One proposed alternative involves a concept known as direct injection, in which the spray carrier (e.g. water) and the active chemical ingredient are kept separated until immediately before entry into the spray nozzle, which can greatly reduce (if not eliminate) the excess pre-mixed spray which is subject to waste and environmental hazard disposal requirements. However, this proposed concept has not been effectively applied in the field because various systems for attempted practice of the concept have proven problematic. For example, one known metering injection pump (for the active ingredient) has been determined to have relatively lengthy inherent time delays (such as 4.8 to 16.1 seconds) associated with the variable concentration control system between the initiation of metering pump adjustment and the attainment of an acceptable spray concentration error (for example, less than 10%). At 6.4 km/hr., from 8.8 to 28.7 meters would be covered by the sprayer during such time delay period. Thus, the concept of direct injection has not been used to full benefit, and has not generally heretofore been attempted with systems where target morphology information was directly sensed.
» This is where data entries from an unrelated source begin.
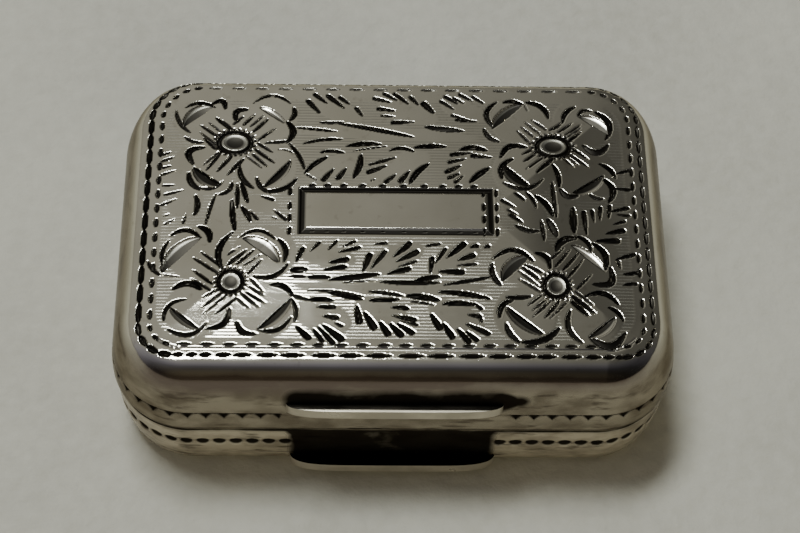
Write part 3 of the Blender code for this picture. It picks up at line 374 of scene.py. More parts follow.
# Fine lines inside the front row, by their insets
FINE_LINES = (2.48, 2.64)
FINE_LINE_HALF = 0.06
FINE_LINE_DEPTH = 0.03

# Nick rows on the walls, and how far beside the lid's lip they start
LID_NICK_HEIGHT = 8.2
LID_NICK_DROP = 0.66
LID_NICK_PITCH = 1.2
BASE_NICK_HEIGHT = 3.87
BASE_NICK_TALL = 0.46
BASE_NICK_PITCH = 1.1
NICK_DEPTH = 0.15
LIP_CLEAR = 0.55

# Dark patches on the front walls round the thumbpieces: the first of each is painted shade on the wall behind
# the thumbpiece, the others are stains. Each is middle, half width, low and high edge, softness
LID_SHADE_AND_STAINS = ((0.15, 7.35, 8.6, 10.75, 0.9), (6.9, 1.9, 9.3, 10.4, 0.7), (-1.9, 1.3, 5.5, 6.35, 0.35))
BASE_SHADE_AND_STAINS = ((-0.1, 6.85, 1.2, 5.75, 0.8), (-1.9, 1.3, 5.2, 6.2, 0.35))

# Grime inside, and at the rims dirt in the seam with painted shade below the lid's edge: where it starts against
# the rim, and how softly
INNER_GRIME = 0.3
LID_RIM_DIRT_AND_SHADE = (0.3, -0.2)
BASE_RIM_DIRT_AND_SHADE = ((-0.7, 0.5), (-0.25, 0.15))
# Faces of cuts deeper than this are flat
CRISP_DEPTH = 0.004
# Where the look of the side starts and how dull it is on the lid, which also sets how much painted light its walls
# take from the base's lighter colour; top and foot of the dark band of painted shade along the lid's front
# shoulder, whose foot lies higher towards the right
SIDE_TOP = 11.95
LID_DULL_AND_PAINTED_LIGHT = 0.3
BAND_TOP = 12.12
BAND_FOOT = 9.9

# Colours, as red, green and blue. A pair is mixed by a noise, those of the walls from the lid to the base. The
# walls are darker than the plate as tarnish and painted shade, and the base's walls lighter than the lid's as
# painted light
PLATE = ((0.78, 0.75, 0.66), (0.66, 0.63, 0.54))
LIGHT_WALL = ((0.26, 0.232, 0.185), (0.66, 0.60, 0.48))
DARK_WALL = ((0.13, 0.11, 0.085), (0.38, 0.335, 0.26))
STREAK = (0.08, 0.062, 0.048)
SPECK = (0.30, 0.26, 0.21)
SHADED_BAND = (0.19, 0.155, 0.135)
# Painted shade behind the thumbpieces and at the seam, with stains and grime
SHADE_AND_GRIME = (0.014, 0.011, 0.009)
# Tarnish in the cuts, with painted shade spread past them towards the back and left
TARNISH_AND_SHADE = (0.012, 0.010, 0.008)
REFLECTION = (0.42, 0.39, 0.34)
LIP = ((0.62, 0.57, 0.47), (0.46, 0.42, 0.34))
# Painted shade on the thumbpieces' tops
LIP_PAINTED_SHADE = (0.006, 0.005, 0.004)
GILT = ((0.86, 0.63, 0.28), (0.72, 0.66, 0.52))
WIRE = ((0.42, 0.40, 0.36), (0.62, 0.60, 0.55))
SPONGE = ((0.17, 0.10, 0.04), (0.66, 0.50, 0.27))
FLOOR = ((0.48, 0.465, 0.41), (0.57, 0.555, 0.49))
FLOOR_GRAIN = (0.64, 0.625, 0.565)

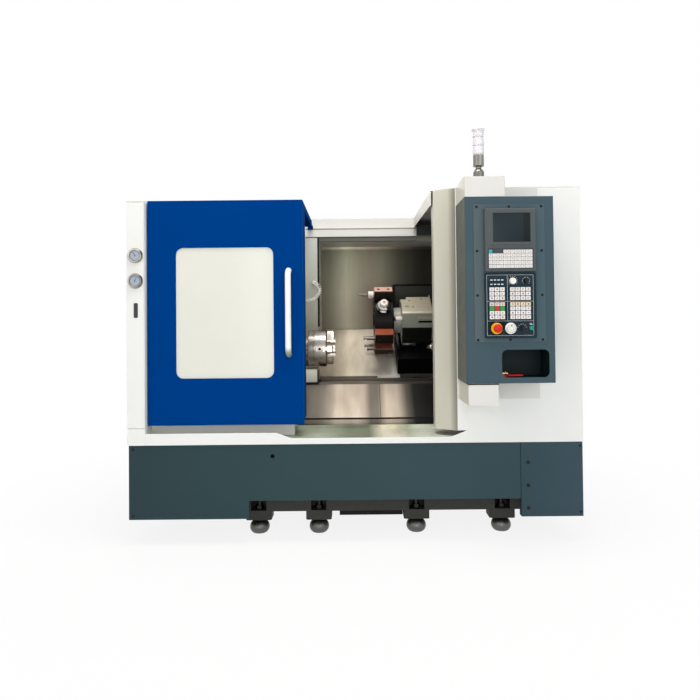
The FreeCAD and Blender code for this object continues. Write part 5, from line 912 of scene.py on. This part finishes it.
screen_tones = tones(
    (0.618, 20, 66, 72), (0.623, 26, 42, 47), (0.752, 26, 40, 45), (0.756, 16, 26, 30),
    (0.78, 16, 24, 28), (0.784, 18, 58, 64),
)
screen_colour = graded(screen_glass, place, "X", screen_tones)
screen_film = noise(screen_glass, place, 30.0)
surface(screen_glass, shader, screen_colour, screen_film, 0.1, 0.16)
dressed("cnc_screen", [screen_glass], 0.0003)
legend_dark = moulded("legend_dark", (96, 88, 92), 0.6, 600.0, 0.01, 0.02)
legend_light = moulded("legend_light", (222, 226, 226), 0.5, 600.0, 0.01, 0.02)
start("unit_key_marks")
for row in range(5):
    for column in range(4 if row == 4 else 0, 12):
        key_z = 1305 + row * 16.4 + 7.3
        key = (599 + column * 16.1 + 7.3, -261.6, key_z)
        kind = (row * 5 + column * 3) % 4
        if kind in (0, 2):
            key_mark(key, -3.4, 3.4, 1.2, 2.4)
        if kind in (0, 1, 3):
            key_mark(key, -2.2, 2.2, -2.6, -1.4)
        if kind == 1:
            key_mark(key, -0.6, 0.6, -1.4, 3.4)
        if kind == 3:
            rod((*key[:2], key_z + 2.2), 1.8, 0.6, sides=10)
done([legend_dark], edge=0.0)
start("soft_key_marks")
for column in range(10):
    key_mark((612 + column * 17.8 + 6, -262.1, 1404), -4.2, 4.2, 0, 5)
done([pad_dark], edge=0.0)

# ---- operator panel and its controls ----
# Dark slate fascia with four blocks of square keys, a mushroom stop button on a yellow collar, a
# white jog wheel, two override knobs, a mode selector and a green button.
fascia = moulded("fascia_slate", (22, 42, 53), 0.42, 1300.0, 0.05, 0.03, 0.15)
collar_yellow = moulded("collar_yellow", (244, 190, 10), 0.3, 500.0, 0.03)
key_rose = moulded("key_rose", (226, 206, 198), 0.5, *key_grain)
key_amber = moulded("key_amber", (228, 208, 182), 0.5, *key_grain)
key_green = moulded("key_green", (22, 168, 56), 0.45, *key_grain)
key_red = moulded("key_red", (232, 14, 34), 0.45, *key_grain)
panel = dressed(
    "operator_panel",
    [fascia, key_light, collar_yellow, key_rose, key_amber, key_green, key_red],
    0.0005,
)
for index, left, right, low, high in (
    (1, 598, 785, 1078, 1225),
    (3, 598, 668, 1135, 1155),
    (4, 689, 785, 1135, 1155),
    (5, 598, 668, 1116, 1135),
    (6, 622, 645, 1116, 1135),
):
    paint(panel, index, inside((left, right), (-9000, -256.3), (low, high)))
collar_middle, collar_radius, collar_back = at(630, 0, 1038), 0.0262, at(0, -256.2, 0).y
paint(
    panel,
    2,
    lambda centre, normal: (centre.xz - collar_middle.xz).length < collar_radius
    and centre.y < collar_back,
)
start("panel_frame_lines")
face_y = -256.5
for low, high in (
    ((588, 1273.3), (794, 1274.2)),
    ((588, 1006), (794, 1006.9)),
    ((588, 1006), (588.9, 1274.2)),
    ((793.1, 1006), (794, 1274.2)),
    ((678.8, 1070), (679.7, 1274.2)),
    ((588, 1156.8), (794, 1157.7)),
    ((588, 1070.2), (794, 1071.1)),
):
    block((low[0], face_y, low[1]), (high[0], face_y + 0.9, high[1]))
for row_z in (1252, 1233):
    for lamp_x in (604, 620, 636, 652):
        block((lamp_x, face_y - 0.3, row_z - 2.2), (lamp_x + 10, face_y + 0.9, row_z + 2.2))
for centre_x, centre_z, inner, outer, sweep, steps in (
    (703, 1247, 18.5, 22.5, 130, 11),
    (762, 1247, 14.5, 18.5, 130, 11),
    (742, 1038, 16.5, 21, 75, 6),
):
    for mark in range(steps):
        angle = 90 + sweep - 2 * sweep * mark / (steps - 1)
        size = ((outer - inner) / 1000, 0.0009, 0.0014)
        spoke_mark(centre_x, -256.3, centre_z, angle, (inner + outer) / 2, size)
block((776, face_y, 1053), (790, face_y + 0.9, 1055.4))
block((776, face_y, 1058), (786, face_y + 0.9, 1060))
done([legend_light], edge=0.0)
start("panel_key_marks")
for left, base, columns, rows, pitch, height in (
    (600, 1163, 3, 3, 19.6, 17),
    (691, 1163, 4, 3, 19.6, 17),
    (600, 1079, 3, 4, 19.2, 16.6),
    (691, 1079, 4, 4, 19.2, 16.6),
):
    for row in range(rows):
        for column in range(columns):
            key = (left + column * 23.3 + 10.2, -258.1, base + row * pitch + height / 2)
            kind = (row * 3 + column * 2 + columns) % 4
            if kind == 0:
                key_mark(key, -5, 5, -0.8, 0.8)
                key_mark(key, -0.8, 0.8, -4.5, 4.5)
            if kind == 1:
                rod(key, 4.2, 0.6, sides=3)
            if kind == 2:
                key_mark(key, -5, 5, 1.6, 3.2)
                key_mark(key, -5, 2, -3.2, -1.6)
            if kind == 3:
                rod(key, 3.6, 0.6, sides=16)
done([legend_dark], edge=0.0)
button_red = moulded("button_red", (206, 34, 30), 0.25, 400.0, 0.02)
dressed("stop_button", [button_red], 0.0008, "stop_cap")
knob_white = moulded("knob_white", (236, 236, 230), 0.3, 500.0, 0.03)
knob_black = moulded("knob_black", (24, 24, 26), 0.35, 700.0, 0.05)
jog = dressed("jog_wheel", [knob_white, latch_dark], 0.0006, "jog_dial")
jog_front = at(0, -262.5, 0).y
paint(jog, 1, lambda centre, normal: abs(normal.y) < 0.3 and centre.y > jog_front)
start("jog_rings")
for radius in (0.0095, 0.0175):
    ring((691, -276.1, 1038), radius, 0.0005, 40, 6)
rod((691, -276.3, 1050), 2.6, 0.8, sides=20)
done([soft_key], "jog_dial", 0.0)
dressed("feed_knob", [knob_white], 0.0004, "feed_dial")
dressed("speed_knob", [knob_black], 0.0004, "speed_dial")
dressed("mode_selector", [knob_black], 0.0005, "mode_grip")
button_green = moulded("button_green", (30, 140, 120), 0.28, 400.0, 0.02)
dressed("start_button", [button_green], 0.0004, "start_cap")

# ---- tower light ----
# Three frosted lens tiers on a turned aluminium stem that is bolted to the duct. It stands a good
# way above the roof, so that it can be seen from the aisle.
# The strong vertical streaks of light and dark stand in for reflections on the turned stem: painted
# reflections.
silver_painted_streaks = metal("light_silver", (124, 122, 118), 0.3, 60.0, 0.04, 0.7, (6.0, 6.0, 0.4))
dressed("light_base", [silver_painted_streaks], 0.0008)
lens_frost = moulded("lens_frost", (230, 228, 232), 0.25, 300.0, 0.02, 0.02)
dressed("light_lens", [lens_frost], 0.0008)

# ---- hose fittings ----
# Nickel-plated brass push-in fittings at the two ends of the air hose, each screwed through the
# sheet that it stands on.
dressed("hose_fittings", [chrome], 0.0004)


# ---- floor and light ----
# A pale floor, wide soft boxes and a bright even surround, as in a product studio. Away from the
# machine the floor turns to the paper white of the background.
def in_view(data):
    """The rays of a view, and 1 for what it shows by itself or in a reflection."""
    rays = added(data, "LightPath").outputs
    seen = added(data, "Math", operation="ADD", use_clamp=True)
    links(data, (rays["Is Camera Ray"], seen.inputs[0]), (rays["Is Glossy Ray"], seen.inputs[1]))
    return rays, seen.outputs[0]


bpy.ops.mesh.primitive_plane_add(size=40.0, location=(0.0, 0.0, 0.0))
floor = bpy.context.object
floor.name = "studio_floor"
floor_white = moulded("floor_white", (246, 246, 245), 0.8, 40.0, 0.005, 0.005, 0.1)
floor_nodes = floor_white.node_tree.nodes
paper_white = {"Color": (1.0, 1.0, 1.0, 1.0), "Strength": 1.0}
glow = added(floor_white, "Emission", paper_white)
floor_mix = added(floor_white, "MixShader")
outward_run = added(floor_white, "VectorMath", operation="LENGTH")
paper_share = added(floor_white, "Math", operation="MULTIPLY")
near, far = 1.2, 2.6
whiter = spread(floor_white, outward_run.outputs["Value"], 0.86, 1.0, near, far)
links(
    floor_white,
    (added(floor_white, "TexCoord").outputs["Object"], outward_run.inputs[0]),
    (in_view(floor_white)[1], paper_share.inputs[0]),
    (whiter, paper_share.inputs[1]),
    (paper_share.outputs[0], floor_mix.inputs[0]),
    (floor_nodes["Principled BSDF"].outputs[0], floor_mix.inputs[1]),
    (glow.outputs[0], floor_mix.inputs[2]),
    (floor_mix.outputs[0], floor_nodes["Material Output"].inputs["Surface"]),
)
floor.data.materials.append(floor_white)


def soft_box(name, place, target, width, height, power, colour=(1.0, 1.0, 1.0)):
    lamp = bpy.data.lights.new(name, "AREA")
    lamp.shape = "RECTANGLE"
    lamp.size = width
    lamp.size_y = height
    lamp.energy = power
    lamp.color = colour
    holder = placed(name, lamp)
    holder.location = place
    holder.rotation_euler = (Vector(target) - Vector(place)).to_track_quat("-Z", "Y").to_euler()


soft_box("key_light", (3.2, -5.0, 3.4), (0.0, 0.0, 0.9), 3.4, 2.6, 38.0, (0.97, 0.99, 1.0))
soft_box("front_light", (0.2, -6.0, 1.35), (0.1, 0.0, 1.0), 3.4, 2.0, 58.0)
soft_box("fill_light", (-3.8, -4.2, 2.6), (0.2, 0.0, 0.9), 3.0, 2.4, 30.0, (1.0, 0.95, 0.88))
soft_box("top_light", (0.1, -1.3, 4.3), (0.1, 0.1, 0.9), 2.4, 1.4, 92.0, (1.0, 0.97, 0.92))
soft_box("back_light", (0.5, 4.6, 3.6), (0.0, 0.3, 1.0), 4.0, 2.4, 70.0)

studio = bpy.data.worlds.new("studio")
studio.use_nodes = True
surround = studio.node_tree.nodes["Background"]
surround.inputs["Strength"].default_value = 0.62
split = added(studio, "SeparateXYZ")
links(studio, (added(studio, "TexCoord").outputs["Generated"], split.inputs[0]))
sky = ramp(studio, split.outputs["Z"], [(0.0, (0.42, 0.42, 0.43)), (0.6, (0.85, 0.86, 0.88))])
paper = added(studio, "Background", paper_white)
rays, seen = in_view(studio)
through = added(studio, "Math", operation="ADD", use_clamp=True)
studio_mix = added(studio, "MixShader")
links(
    studio,
    (sky, surround.inputs["Color"]),
    (seen, through.inputs[0]),
    (rays["Is Transmission Ray"], through.inputs[1]),
    (through.outputs[0], studio_mix.inputs[0]),
    (surround.outputs[0], studio_mix.inputs[1]),
    (paper.outputs[0], studio_mix.inputs[2]),
    (studio_mix.outputs[0], studio.node_tree.nodes["World Output"].inputs["Surface"]),
)
bpy.context.scene.world = studio
bpy.context.scene.view_settings.view_transform = "Standard"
Yet another problem concerning the development of practical orchard spraying systems for optimal application of chemicals is linked with the air-blast type of sprayers themselves frequently used for orchard spraying. In contrast, row crop spraying normally results in droplet deposition downward onto the target. However, in air-blast spraying, the pesticide droplets are entrained in high-velocity, high-volume air-jets, with resulting droplet transport mechanics differing greatly from the well-understood and relatively simple mechanics of row crop spraying. Additionally, as mentioned above, the distance between target areas and sprayer outlets in orchard spraying is usually increased, which correspondingly increases the probability of droplet evaporation or drift from the target area. Such complexity of droplet transport geometry, combined with the ever-present variability of ambient wind velocity, relative humidity and temperature, makes theoretical analysis of orchard spraying very difficult. Accordingly, relatively little theoretical information is available relative air-blast sprayer deposition which could be usefully incorporated into design criteria for an orchard sprayer for optimal application.
In addition to the foregoing practical engineering and theoretical difficulties as well as hazardous waste constraints, the economic perspective of orchard spraying suggests the considerable need for optimal application of chemicals. Studies of the costs of chemical applications (including material, equipment, and labor) have been estimated to represent over 50% of the total production cost for some orchard crops, such as peaches and apples. Not only would provision of an optimal chemical application method and system obviously reduce the cost of spray materials, but a reduction in the volume of applied chemicals would result in each load of material in the sprayer covering an increased orchard area. Presently, much time is consumed in traveling to a supply area to refill a sprayer. Thus, a corresponding decrease in the amount of such time would result in a reduction in equipment and labor costs associated with spraying.